Tapi memang, kebanyakan bunga liar gue bikin di teras rumah. Kalau di dalam takut ada serangga atau poison. Gue ga gitu ngerti soalnya. Tapi untuk jenis bunga tertentu, seperti jenis Aster/Margarita, bau gue bikin di dalam rumah. Itupun di ruangan yang jarang dijadikan tempat santai. Paling kalau giliran diphoto, baru deh dipindah bentar cari angle bagus. *Pengakuan jujur.
So, tulisan ini sebenarnya ga penting banget, pointnya cuma photography abal abal doang. Nulisnya juga sambil makan donat kocok. Hahaha. Semoga bisa menyegarkan mata para pembaca sekalian.
*********************************
“When people ask me what photography equipment I use, I tell them my eyes”
Summer sama artinya, puas motoin apa saja. Bahkan besi karatan pun bisa jadi objek menarik. Menghasilkan sesuatu yang rustic.

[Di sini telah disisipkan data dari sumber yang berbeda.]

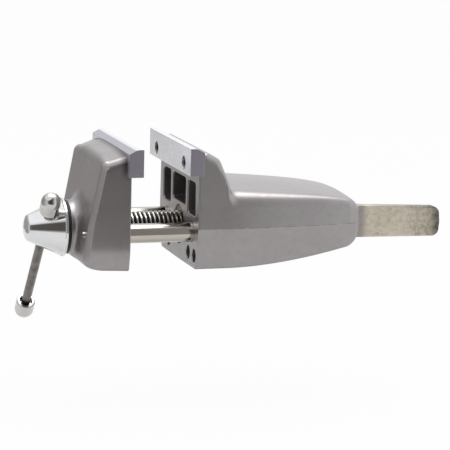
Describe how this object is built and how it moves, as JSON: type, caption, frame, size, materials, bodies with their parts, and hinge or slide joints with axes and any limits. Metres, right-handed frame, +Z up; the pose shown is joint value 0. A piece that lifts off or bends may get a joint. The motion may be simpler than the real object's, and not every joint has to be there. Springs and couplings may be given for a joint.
{
  "type": "bench vise head",
  "caption": "Small bench vise head with jaw plates on two guide rods, a lead screw with a sliding tommy bar, and a flat steel tang at the rear for mounting.",
  "frame": {"origin": "middle of the tang's cross-section where the tang leaves the rear casting", "axes": "+X along the lead screw, guide rods and tang, from the handle towards the tang; +Y across the jaws; +Z up, from the rods towards the jaw plates"},
  "size_m": [0.2915, 0.1199, 0.1318],
  "materials": {
    "cast_aluminium": "satin, fine cast grain",
    "jaw_steel": "ground on the faces, satin elsewhere",
    "rod_steel": "polished",
    "screw_steel": "machined, dark thread roots",
    "tang_steel": "pale zinc plate, mottled",
    "bar_steel": "darker satin",
    "chrome": "mirror polish",
    "bronze": "machined bearing bronze",
    "black_fibre": "matt black",
    "fastener_black": "black oxide",
    "zinc_steel": "bright zinc plate"
  },
  "bodies": {
    "fixed_body": {"rear_casting": "cast_aluminium", "rear_jaw_plate": "jaw_steel", "rear_jaw_plate_screws": "fastener_black", "lead_nut": "bronze", "nut_lock_screw": "fastener_black", "tang": "tang_steel", "tang_pins": "zinc_steel"},
    "moving_jaw": {"front_casting": "cast_aluminium", "front_jaw_plate": "jaw_steel", "front_jaw_plate_screws": "fastener_black", "left_guide_rod": "rod_steel", "right_guide_rod": "rod_steel", "rod_grub_screws": "zinc_steel", "screw_bush": "bronze", "thrust_washer": "black_fibre"},
    "screw": {"lead_screw": "screw_steel", "screw_hub": "chrome", "hub_set_screw": "fastener_black", "stop_washer": "zinc_steel", "stop_screw": "zinc_steel"},
    "tommy_bar": {"tommy_bar": "bar_steel", "upper_bar_cap": "chrome", "lower_bar_cap": "chrome"}
  },
  "joints": [
    {"name": "jaw_slide", "type": "slide", "parent": "fixed_body", "child": "moving_jaw", "axis": [1, 0, 0], "range_m": [-0.02495, 0.03095]},
    {"name": "screw_spin", "type": "hinge", "parent": "moving_jaw", "child": "screw", "pos_m": [-0.19, 0, 0.001], "axis": [1, 0, 0], "range_deg": [-2988, 3708]},
    {"name": "bar_slide", "type": "slide", "parent": "screw", "child": "tommy_bar", "axis": [0, -0.6782, 0.7349], "range_m": [0, 0.0654]}
  ],
  "couplings": [
    {"joint": "jaw_slide", "follows": "screw_spin", "m_per_rad": 0.00047746}
  ]
}
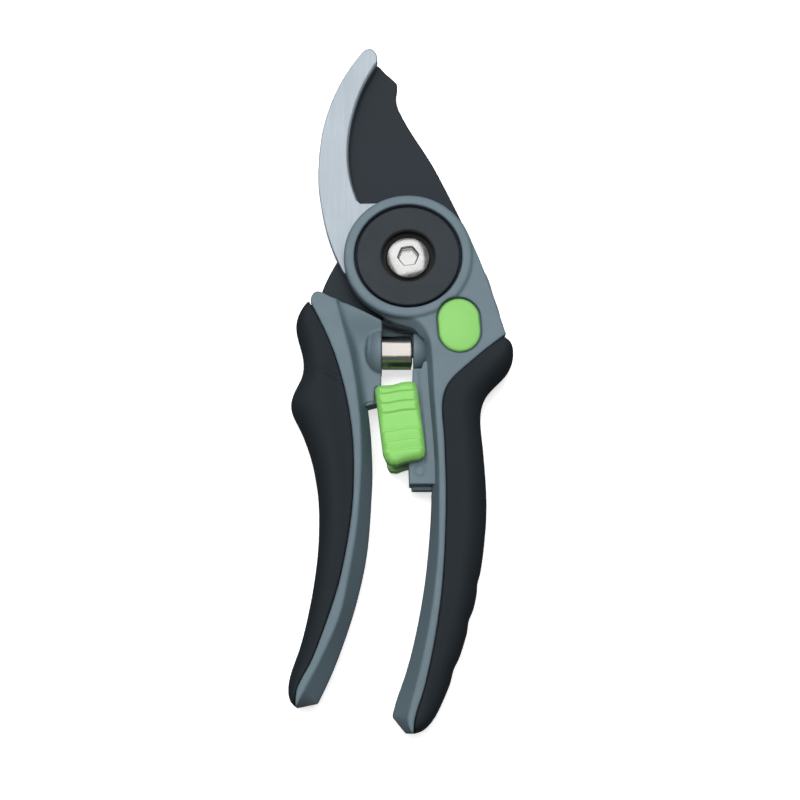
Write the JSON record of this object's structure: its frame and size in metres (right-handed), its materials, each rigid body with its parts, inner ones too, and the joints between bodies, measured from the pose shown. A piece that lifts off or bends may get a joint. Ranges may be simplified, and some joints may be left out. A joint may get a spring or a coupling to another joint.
{
  "type": "pruning shears",
  "caption": "Hand-held bypass pruner with a curved hook blade, a passing cutting blade, soft-grip handles, a volute spring and a thumb slider lock.",
  "frame": {"origin": "on the pivot axis, in the rear plane that the shears rest on", "axes": "+Y towards the blade tip, +Z towards the front face, +X towards the handle that carries the hook blade"},
  "size_m": [0.0659, 0.2081, 0.02],
  "materials": {
    "satin_steel": "satin",
    "black_coating": "matt non-stick coating",
    "grey_nylon": "fine moulded texture",
    "soft_grip": "soft touch",
    "green_plastic": "satin moulded",
    "dark_cover": "fine matt",
    "plated_steel": "nickel plated",
    "plain_steel": "zinc plated",
    "brass_bush": "turned"
  },
  "bodies": {
    "right_handle": {"hook_blade": "satin_steel", "right_front_shell": "grey_nylon", "right_rear_shell": "grey_nylon", "right_grip": "soft_grip", "oval_badge": "green_plastic", "front_pivot_cover": "dark_cover", "pivot_bolt": "plated_steel", "bolt_washer": "plain_steel", "pivot_bush": "brass_bush", "pivot_nut": "plain_steel", "nut_washer": "plain_steel", "right_spring_cup": "grey_nylon", "lock_rail": "grey_nylon", "detent_spring": "plain_steel", "right_shell_screws": "plain_steel", "volute_spring": "plated_steel"},
    "left_handle": {"cutting_blade": "black_coating", "left_front_shell": "grey_nylon", "left_rear_shell": "grey_nylon", "left_grip": "soft_grip", "rear_pivot_cover": "dark_cover", "thrust_washer": "brass_bush", "left_spring_cup": "grey_nylon", "lock_tongue": "grey_nylon", "left_shell_screws": "plain_steel"},
    "slider": {"lock_slider": "green_plastic", "slider_rear": "green_plastic", "slider_screws": "plain_steel"}
  },
  "joints": [
    {"name": "handle_pivot", "type": "hinge", "parent": "right_handle", "child": "left_handle", "pos_m": [0, 0, 0.01], "axis": [0, 0, -1], "range_deg": [0, 34], "deforming": ["volute_spring"]},
    {"name": "lock_slide", "type": "slide", "parent": "right_handle", "child": "slider", "axis": [0.1236, -0.9923, 0], "range_m": [0, 0.007]}
  ]
}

Ada satu hal yang sangat gue suka ketika musim panas tiba. Selain landscapenya, di musim ini sejuta wild flowers berlomba lomba pamer warna. Datang dan pergi silih berganti. Cantik banget. Bahkan selevel rumput pun mampu menghasilkan bunga yang indah.
So, ini dia Musim Panas gue!
Sebenarnya, Dandelion pada gambar di bawah, muncul di saat musim semi hingga awal musim panas. Si liar yang tidak disukai warga desa gue. Dianggap mengganggu karena pertumbuhannya yang sangat cepat dan menyebar ke mana mana. Jika dilihat dari dekat, bunga ini kurang menarik. Tapi di saat tertentu, Dandelion mampu menghibur mata, ketika kompak memenuhi lahan kosong yang luas.
Ibarat hamparan karpet kuning. Indah.
Dandelion yang unik. Ibarat manusia, muda kuat, tua melemah. Demikianlah Dandelion mulai rapuh ketika warna kuningnya berubah memutih. Gampang tertiup angin. Bahkan oleh sentuhan jari sekalipun.
Di saat musim panas, sebagian besar warga lumayan senang memetik bunga liar yang tumbuh di sepanjang jalan, halaman sekitar rumah, bahkan hutan, dan menjadikannya hiasan di teras, atau di tempat tempat yang lumayan rustic. Seperti di depan gudang, di atas tumpukan kayu dan besi tua.
Bahkan ada juga beberapa jenis bunga liar yang cocok dijadikan hiasan di dalam rumah. Seperti foto di bawah ini. Lumayan kan, ga harus beli di toko bunga. Hahaha.